Low income countries receive donor support for the procurement of IVD for priority diseases such as HIV/AIDS, malaria and TB. Donors face a dilemma when selecting products that do not have regulatory approval as they do not have independent guidance on their safety or the quality of manufacture. Mechanisms to assist donor agencies include advice from agencies such as the US Centers for Disease Control and Prevention. WHO has a program to examine the quality and safety of tests for HIV and malaria in a process called prequalification. Advice to manufacturers regarding the process and a list of successfully prequalified IVD is available on their website [39]. WHO does not have a legal mandate to regulate medical products but prequalification is a helpful guide where recommendations from NRA are not yet available. TB tests have not so far been included in the prequalification program. The WHO TB Strategic and Technical Advisory Group (STAG TB) have endorsed some technologies following review of data on their performance published in the scientific press and provided by test developers. They have adopted the GRADE system of evaluating evidence where the strength of recommendations may be moderated dependent on the quality of the evidence that is available for review [40,41]. However, systematic review of product safety and quality of manufacture is not undertaken.

6. Conclusions

Control of infectious disease in developing countries is hindered by the suboptimal provision of diagnostic services and action is needed to remedy the situation. Encouragement is needed to promote innovation to address the needs of populations that are blighted by diseases such as HIV/AIDS and TB. Laboratories are often inaccessible, poorly resourced and lacking basic amenities and new tests are needed that can be used outside of the laboratory offering improved access to diagnosis, particularly for persons living in remote or rural areas. Recent advances in technologies for sample manipulation and detection offer new possibilities to develop easy to use, rapid tests.
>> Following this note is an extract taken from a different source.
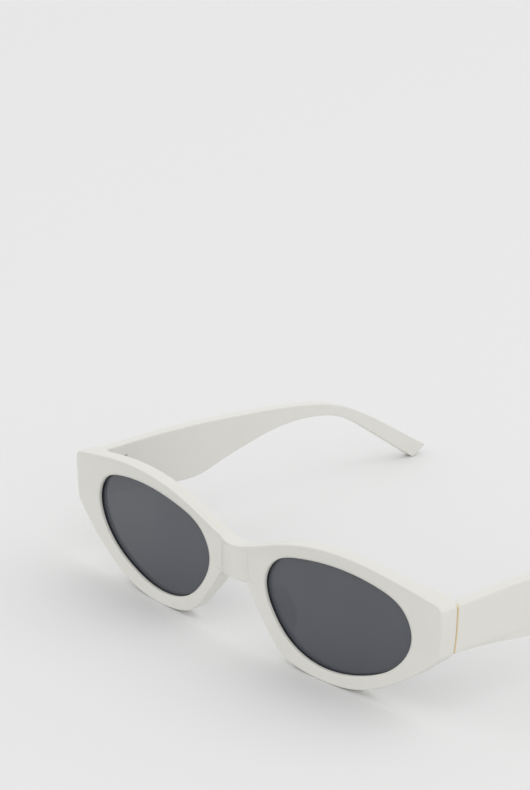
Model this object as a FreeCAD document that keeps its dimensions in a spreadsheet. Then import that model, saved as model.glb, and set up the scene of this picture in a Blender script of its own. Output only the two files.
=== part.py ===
import FreeCAD, Part
import math
import os
import re

from FreeCAD import Placement, Rotation, Vector

# Cat-eye sunglasses, open, standing on the rim bottoms and the temple tips.
# Frame: +Z up, z = 0 is the table, x = 0 is the plane of symmetry, the front faces -Y and the
# temples run back along +Y. The origin is the middle of the underside of the whole pair's box.
# "left" is the wearer's left, which is +X. Millimetres and degrees. Depths are counted back from
# the face of the bridge at table height, which lies at y = face_at.

DOC = FreeCAD.newDocument("CatEyeSunglasses")
SIZES = DOC.addObject("Spreadsheet::Sheet", "Sizes")

DRIVING = [
    ("lens_width", 50.1, "visible lens, side to side"),
    ("lens_height", 30.0, "visible lens, top to bottom"),
    ("bridge_width", 21.8, "between the two lenses"),
    ("endpiece_width", 10.0, "from the lens to the end of the front"),
    ("rim_above", 4.2, "front material above the lens"),
    ("rim_below", 2.6, "front material below the lens"),
    ("front_depth", 4.2, "front to back through the rim"),
    ("face_radius", 556.0, "curve of the front, seen from above"),
    ("front_tilt", 2.15, "top of the front leans forward"),
    ("bridge_radius", 15.0, "curve of the raised bridge pad, seen from above"),
    ("bridge_rise", 0.9, "raised bridge pad above the face"),
    ("lens_recess", 1.4, "face of the rim to the face of the lens"),
    ("lens_gauge", 1.8, "thickness of the lens"),
    ("groove_depth", 0.8, "how far the lens edge runs into the rim"),
    ("butt_gap", 0.1, "play between front and end plate when open"),
    ("plate_gauge", 0.5, "thickness of the end plate"),
    ("temple_gauge", 3.2, "thickness of the temple"),
    ("temple_length", 131.5, "hinge plane to the end of the tip"),
    ("tip_bevel", 5.2, "how far the end of the tip is slanted"),
    ("core_radius", 0.6, "wire inside the temple"),
    ("core_bend", 45.0, "radius of the bend in the wire"),
    ("core_end_wall", 7.0, "from the end of the wire to the end of the tip"),
    ("core_straight", 0.7, "level run of the wire, as a share of the temple"),
    ("knuckle_radius", 1.5, "outside of the hinge barrel"),
    ("knuckle_rise", 2.2, "height of each of the three knuckles"),
    ("knuckle_gap", 0.08, "play between two knuckles"),
    ("barrel_offset", 0.3, "from the barrel to the inner face of the temple"),
    ("barrel_room", 0.5, "from the barrel to the front leaf"),
    ("pin_radius", 0.6, "hinge screw shank"),
    ("pin_head_radius", 1.05, "hinge screw head"),
    ("pin_head_rise", 0.6, "hinge screw head"),
    ("running_clearance", 0.03, "around the shank in the middle knuckle"),
    ("leaf_gauge", 1.0, "thickness of the hinge leaves"),
    ("leaf_reach", 4.4, "front leaf, from the barrel axis inward less the barrel radius"),
    ("temple_leaf_length", 9.0, "leaf let into the temple"),
    ("leaf_cover", 0.28, "how far the front leaf lies below the back of the rim"),
    ("leaf_inset", 0.5, "front end of the temple to its leaf"),
    ("neck_length", 2.0, "solid foot between the barrel and the temple leaf"),
    ("fixing_radius", 0.45, "small fixing screw shank"),
    ("fixing_head_radius", 0.8, "small fixing screw head"),
    ("fixing_head_rise", 0.5, "small fixing screw head"),
    ("fixing_length", 2.4, "small fixing screw, head included"),
    ("fixing_spread", 4.4, "between the two small screws of a leaf"),
    ("fixing_margin", 0.2, "from the head of a small screw to the edge of its leaf"),
    ("slot_width", 0.3, "driver slot"),
    ("slot_depth", 0.25, "driver slot"),
    ("pad_length", 13.4, "nose pad, along the rim"),
    ("pad_root_width", 2.9, "nose pad where it leaves the rim"),
    ("pad_edge_width", 1.5, "nose pad at its back edge"),
    ("pad_reach", 9.8, "back edge of the nose pad"),
    ("pad_seat", 0.16, "from the back of the lens to the root of the nose pad"),
    ("pad_lean", 36.0, "nose pad from upright"),
]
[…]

Such tests should be robust and capable of withstanding the temperatures and dust levels found in tropical climates. They also have to be affordable. Despite the considerable hurdles facing test developers and manufacturers, new devices continue to be developed; however, many promising technologies fall by the wayside and do not enter the market. Efforts to streamline regulatory processes should be encouraged to reduce unnecessary costs and accelerate premarket approval of devices found safe and beneficial the population.